The Old Testament Lesson for today is 2 Samuel 11:1-15, the familiar story of lust and lies. The scripture reading sets the scene with the context that it is spring, the time when kings usually go off to war. That's a disappointing observation to say the least about the normalcy of war. But the point the writer makes is that David stayed home. And notices Bathsheba, bathing on a nearby roof. Without any hesitancy, it seems, he orders her brought to him. And although the text minimizes the sexual act, most likely he rapes this married woman. She gets pregnant and notifies David. To cover what he did, he brings her soldier husband back from the battle front with the hope that he will do what husbands and wives do.
But he doesn't go to his house. He doesn't have sex with his wife because he is an honorable man who knows that the loyalty of a soldier forbids him this pleasure while the battle rages. Even when David gets him drunk the following night, Uriah still does not sleep with Bathsheba.

David takes another step that deepens this tragedy. He tells his commander to place Uriah in the center of the battle and then to fall back so that he will certainly be killed by the enemy.

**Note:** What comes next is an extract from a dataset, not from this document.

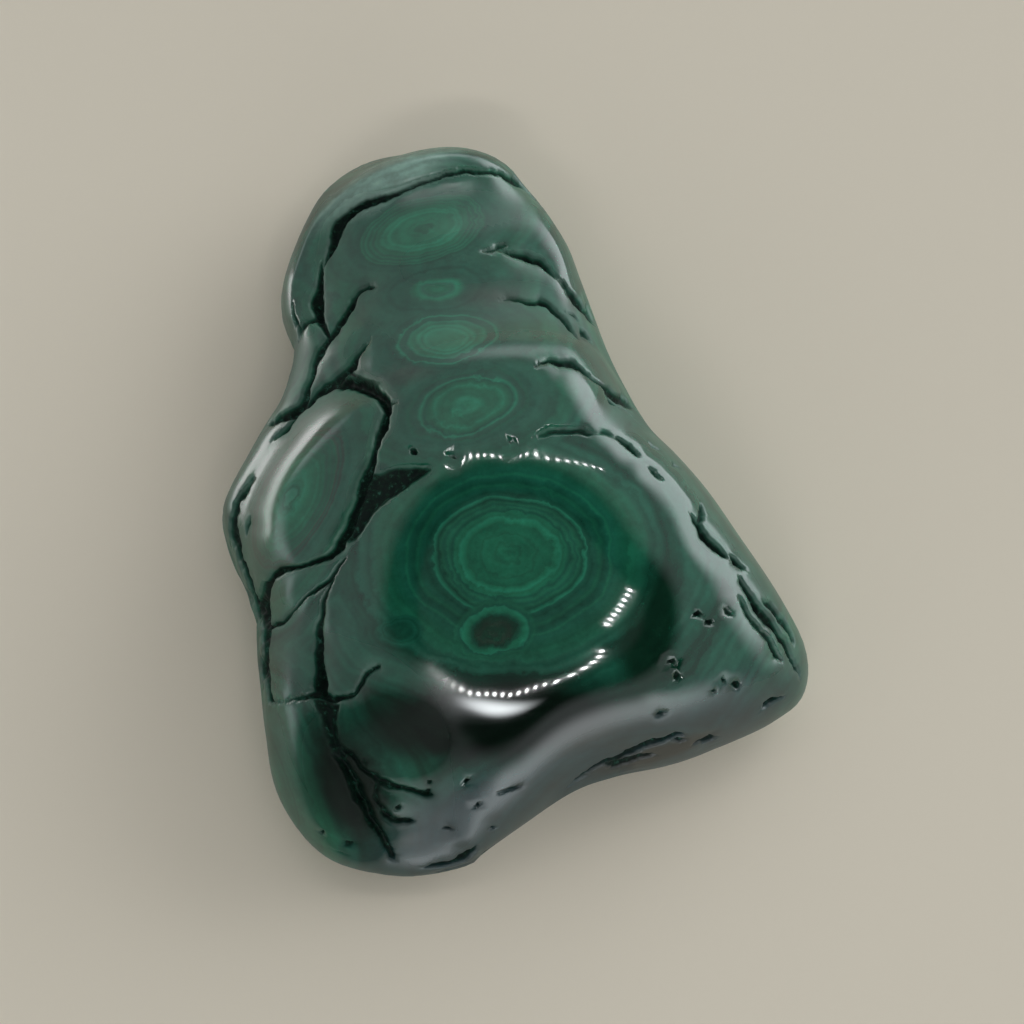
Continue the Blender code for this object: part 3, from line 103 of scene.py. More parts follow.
# Creases on the leaning sheet: each point is x, y, half width.
SHEET_CREASES: Lines = {
    "under the cap": (
        (-21.6, 27.8, 0.10), (-21.2, 29.6, 0.45), (-20.7, 31.6, 0.60), (-19.9, 33.1, 0.65),
        (-18.5, 34.5, 0.60), (-16.8, 35.3, 0.55), (-15.1, 35.8, 0.45), (-12.8, 36.6, 0.35),
        (-10.5, 37.6, 0.30), (-8.7, 38.3, 0.30), (-7.2, 38.8, 0.30), (-5.0, 38.9, 0.35),
        (-2.8, 39.0, 0.30), (-1.1, 38.7, 0.30), (0.3, 38.1, 0.40), (1.7, 37.3, 0.40),
        (3.0, 35.9, 0.30), (3.8, 34.6, 0.05),
    ),
    "left gap": (
        (-21.9, 28.8, 0.10), (-22.1, 27.4, 0.35), (-22.4, 25.6, 0.50), (-22.7, 24.0, 0.75),
        (-22.5, 22.7, 0.70), (-22.0, 21.5, 0.40), (-21.4, 20.2, 0.30),
    ),
    "left gap foot": (
        (-22.6, 22.3, 0.35), (-23.6, 21.8, 0.30), (-24.3, 20.8, 0.30), (-24.8, 19.2, 0.10),
    ),
    "left edge": (
        (-25.4, 24.0, 0.10), (-25.1, 22.4, 0.25), (-24.8, 21.0, 0.30), (-24.6, 19.4, 0.10),
    ),
    "first lobe, left": (
        (-15.6, 25.8, 0.05), (-16.6, 25.6, 0.30), (-17.6, 25.1, 0.25), (-18.3, 24.3, 0.40),
        (-18.8, 23.4, 0.55), (-19.6, 22.2, 0.50), (-20.4, 21.0, 0.50), (-21.2, 20.0, 0.40),
        (-22.1, 18.6, 0.40), (-22.8, 16.9, 0.35), (-23.4, 15.2, 0.35), (-24.0, 13.2, 0.40),
        (-24.6, 12.0, 0.50), (-25.6, 11.3, 0.60), (-26.8, 10.8, 0.50), (-27.8, 10.2, 0.30),
    ),
    "second lobe, left": (
        (-16.3, 19.9, 0.05), (-17.2, 18.9, 0.30), (-18.1, 17.8, 0.35), (-18.7, 16.6, 0.50),
        (-19.4, 15.9, 0.50), (-20.6, 14.9, 0.45), (-21.8, 14.1, 0.40), (-22.8, 13.0, 0.30),
        (-23.7, 12.1, 0.30),
    ),
    "round the left lobe": (
        (-27.6, 8.0, 0.10), (-26.6, 8.9, 0.25), (-25.2, 10.6, 0.30), (-23.4, 12.6, 0.35),
        (-22.0, 13.8, 0.45), (-20.6, 14.5, 0.50), (-19.2, 14.7, 0.60), (-17.5, 14.5, 0.70),
        (-16.1, 13.9, 0.70), (-14.9, 12.9, 0.65), (-14.5, 11.4, 0.60), (-15.0, 9.8, 0.60),
        (-15.7, 8.4, 0.50), (-16.1, 7.0, 0.40), (-16.4, 5.4, 0.50), (-16.8, 4.0, 0.60),
        (-17.5, 2.2, 0.60), (-18.0, 0.6, 0.55), (-18.5, -1.0, 0.60), (-19.1, -2.6, 0.60),
        (-20.0, -4.2, 0.60), (-21.4, -5.5, 0.45), (-23.4, -6.2, 0.35), (-25.1, -6.6, 0.35),
        (-26.6, -6.8, 0.50), (-27.7, -7.6, 0.45), (-28.5, -8.8, 0.50), (-28.9, -10.4, 0.60),
        (-28.8, -12.2, 0.80), (-28.5, -13.8, 0.55), (-28.6, -15.8, 0.35),
        (-28.6, -18.0, 0.40), (-28.3, -20.2, 0.40), (-27.9, -21.8, 0.35),
        (-27.4, -22.3, 0.10),
    ),
    "far left rim": (
        (-29.4, 4.2, 0.05), (-30.4, 2.6, 0.25), (-31.6, 1.0, 0.30), (-32.2, -1.0, 0.40),
        (-32.1, -3.2, 0.40), (-31.4, -5.7, 0.45), (-30.7, -7.6, 0.35), (-30.0, -10.0, 0.40),
        (-29.4, -11.8, 0.45), (-28.9, -12.4, 0.40),
    ),
    "left slit": ((-30.2, -0.6, 0.05), (-30.4, -1.6, 0.25), (-30.7, -2.8, 0.10)),
    "first and second lobe, upper": (
        (-4.4, 29.8, 0.03), (-2.8, 29.9, 0.20), (-1.7, 30.3, 0.25), (-0.7, 30.6, 0.20),
        (0.2, 30.8, 0.03),
    ),
    "first and second lobe": (
        (-1.6, 30.0, 0.10), (0.0, 29.6, 0.30), (1.7, 29.3, 0.45), (3.1, 28.8, 0.40),
        (4.2, 27.8, 0.30), (5.2, 26.8, 0.12), (6.7, 25.2, 0.25), (7.6, 24.3, 0.45),
        (8.2, 23.6, 0.55), (8.9, 22.6, 0.45), (9.6, 21.5, 0.25), (10.0, 20.8, 0.05),
    ),
    "second and third lobe": (
        (-2.2, 24.0, 0.03), (-1.0, 24.2, 0.15), (0.2, 24.3, 0.20), (1.7, 24.1, 0.30),
        (3.2, 24.1, 0.35), (4.4, 23.5, 0.30), (5.6, 22.3, 0.25), (6.7, 20.9, 0.25),
        (7.7, 19.7, 0.05),
    ),
    "third lobe slot": ((7.6, 21.2, 0.05), (8.2, 20.4, 0.30), (9.2, 19.1, 0.05)),
    "third lobe loop": (
        (6.3, 22.8, 0.10), (7.0, 22.6, 0.20), (7.6, 21.9, 0.15), (7.4, 21.3, 0.05),
    ),
    "third and fourth lobe": (
        (1.6, 16.3, 0.03), (3.3, 17.1, 0.20), (4.4, 17.4, 0.35), (5.5, 17.2, 0.45),
        (6.7, 17.1, 0.40), (8.1, 16.3, 0.30), (9.1, 15.4, 0.20), (10.6, 14.3, 0.25),
        (11.6, 13.5, 0.45), (12.6, 12.9, 0.50), (13.6, 12.2, 0.35), (14.4, 11.4, 0.05),
    ),
    "fourth lobe, right": (
        (10.9, 13.6, 0.05), (11.6, 12.6, 0.25), (12.8, 11.8, 0.15), (14.2, 10.7, 0.05),
    ),
    "fourth lobe slit": ((-14.8, 12.7, 0.30), (-13.6, 12.6, 0.20), (-12.6, 12.6, 0.03)),
    "above the dome, left": ((-7.4, 6.2, 0.05), (-6.8, 6.2, 0.20), (-6.1, 6.0, 0.05)),
    "above the dome": ((-1.2, 7.5, 0.03), (-0.2, 7.7, 0.15), (0.6, 7.7, 0.03)),
    "above the dome, right": (
        (12.2, 8.4, 0.20), (13.4, 7.6, 0.30), (14.2, 6.8, 0.30), (14.9, 6.0, 0.05),
    ),
    "right flank one": ((15.5, 5.5, 0.05), (16.4, 4.5, 0.25), (17.6, 3.0, 0.05)),
    "right flank two": ((15.6, 8.1, 0.05), (16.3, 7.4, 0.20), (17.1, 6.7, 0.05)),
    "right flank three": ((18.2, 5.8, 0.05), (18.7, 5.3, 0.20), (19.2, 4.8, 0.05)),
    "right flank four": (
        (20.4, 0.1, 0.05), (21.3, -1.3, 0.35), (22.4, -2.9, 0.45), (23.5, -4.2, 0.45),
        (24.6, -5.2, 0.35), (25.2, -5.7, 0.05),
    ),
    "right flank fork": (
        (21.6, 1.2, 0.05), (21.9, 0.3, 0.30), (22.0, -0.8, 0.30), (21.8, -1.6, 0.20),
    ),
    "right flank five": (
        (25.2, -5.0, 0.10), (25.9, -5.9, 0.40), (26.6, -6.6, 0.30), (27.3, -7.0, 0.05),
    ),
    "corner crease": (
        (25.9, -7.3, 0.05), (26.4, -8.2, 0.30), (27.3, -9.6, 0.40), (28.4, -11.1, 0.50),
        (29.5, -12.4, 0.45), (30.4, -13.7, 0.40), (31.4, -15.2, 0.35), (32.2, -16.6, 0.30),
        (32.9, -18.4, 0.20), (33.2, -19.4, 0.05),
    ),
    "corner crease, inner": (
        (25.8, -9.6, 0.05), (26.6, -11.1, 0.25), (27.8, -12.6, 0.30), (28.9, -13.8, 0.25),
        (29.8, -15.4, 0.30), (30.5, -16.8, 0.30), (31.4, -17.8, 0.05),
    ),
    "corner crease, outer": (
        (28.9, -9.9, 0.05), (29.8, -11.0, 0.30), (30.9, -12.3, 0.30), (31.8, -13.6, 0.30),
        (32.5, -15.0, 0.20), (32.7, -15.6, 0.05),
    ),
    "corner slot": (
        (28.4, -23.0, 0.03), (29.2, -22.5, 0.30), (30.3, -22.0, 0.35), (31.4, -21.4, 0.10),
    ),
    "near slot": ((16.0, -24.2, 0.03), (17.0, -23.5, 0.25), (18.0, -23.0, 0.05)),
    "near edge": (
        (6.4, -31.9, 0.10), (7.8, -31.0, 0.25), (9.2, -30.1, 0.30), (10.4, -29.5, 0.30),
        (11.8, -28.9, 0.35), (13.1, -28.3, 0.40), (14.6, -27.7, 0.35), (16.2, -27.0, 0.40),
        (17.6, -26.6, 0.35), (19.0, -26.1, 0.30), (20.0, -25.8, 0.05),
    ),
    "near edge, lower": (
        (10.9, -29.7, 0.20), (12.2, -29.4, 0.40), (13.8, -29.0, 0.35), (15.4, -28.4, 0.25),
        (16.8, -28.0, 0.05),
    ),
    "near edge, dash": ((18.5, -26.8, 0.05), (19.2, -26.6, 0.25), (20.1, -26.3, 0.05)),
    "near edge, right": (
        (20.6, -27.2, 0.05), (21.6, -26.8, 0.30), (22.8, -26.3, 0.30), (23.8, -26.1, 0.05),
    ),
    "small lobe, below": (
        (-28.9, -13.6, 0.30), (-27.6, -13.4, 0.35), (-26.6, -12.9, 0.30),
        (-25.4, -11.6, 0.20), (-23.6, -9.9, 0.25), (-22.4, -8.9, 0.35), (-21.0, -8.2, 0.30),
        (-20.2, -7.0, 0.25), (-19.4, -5.6, 0.20),
    ),
    "left of the crescent": (
        (-20.1, -7.2, 0.15), (-21.1, -9.2, 0.25), (-21.9, -11.2, 0.30), (-22.4, -13.4, 0.40),
        (-22.5, -15.4, 0.50), (-22.5, -17.4, 0.60), (-22.4, -19.2, 0.80),
        (-22.2, -20.8, 0.80),
    ),
    "under the crescent": (
        (-27.6, -22.2, 0.15), (-26.2, -21.9, 0.12), (-24.9, -21.7, 0.25),
        (-23.6, -21.2, 0.35), (-22.2, -21.0, 0.60), (-20.9, -21.6, 0.50),
        (-19.4, -21.5, 0.35), (-18.3, -21.1, 0.30), (-17.5, -20.1, 0.30),
        (-16.5, -18.8, 0.30), (-15.5, -18.0, 0.30), (-14.8, -17.7, 0.05),
    ),
    "nodule, below": (
        (-20.2, -26.8, 0.30), (-19.2, -27.8, 0.40), (-18.0, -28.7, 0.35),
        (-16.7, -30.1, 0.35), (-15.3, -31.3, 0.40), (-13.7, -31.8, 0.40),
        (-11.9, -32.2, 0.30), (-10.5, -32.6, 0.35), (-9.5, -32.9, 0.40), (-8.9, -33.0, 0.05),
    ),
    "near left valley": (
        (-20.4, -28.2, 0.40), (-19.0, -30.2, 0.70), (-17.9, -32.2, 0.80),
        (-17.0, -34.0, 0.80), (-16.2, -35.6, 0.70), (-15.3, -36.8, 0.60),
        (-14.8, -37.8, 0.60), (-14.4, -38.8, 0.50), (-13.8, -40.0, 0.40),
        (-13.3, -40.6, 0.10),
    ),
    "island, left": (
        (-15.4, -31.6, 0.30), (-15.7, -32.6, 0.30), (-15.3, -33.6, 0.30),
        (-14.6, -34.6, 0.35), (-14.6, -35.1, 0.40), (-13.6, -35.6, 0.40),
        (-12.6, -35.8, 0.35), (-11.4, -35.8, 0.30), (-10.9, -35.7, 0.05),
    ),
    "near slot, long": (
        (-2.2, -32.5, 0.03), (-0.8, -32.3, 0.15), (0.4, -32.1, 0.20), (1.7, -31.8, 0.03),
    ),
    "near dash one": ((-7.9, -36.7, 0.05), (-7.3, -36.6, 0.20), (-6.8, -36.5, 0.05)),
    "near dash two": ((-2.9, -36.7, 0.05), (-2.3, -36.5, 0.20), (-1.8, -36.4, 0.05)),
    "near notch": (
        (-10.4, -41.2, 0.10), (-8.6, -41.1, 0.30), (-7.0, -40.9, 0.40), (-5.6, -40.2, 0.45),
        (-4.6, -39.4, 0.40), (-3.9, -38.6, 0.10),
    ),
}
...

Make no mistake that this is a commonplace story of adultery. Rather, it is an indictment of a powerful man who acted beyond the boundaries. While this Bible story tells of an ancient event, it exposes truth in contemporary situations where powerful men use women for their own pleasure and deny their wrongful actions. David thinks he has covered his sin but, as we hear next week, he has only deceived himself.

Imagine the grief of Bathsheba whose life was turned upside down by the lust and greed of David. Imagine the embarrassment of a nation that is trying to develop a system of ethics, morality, and law distorted by a corrupt king.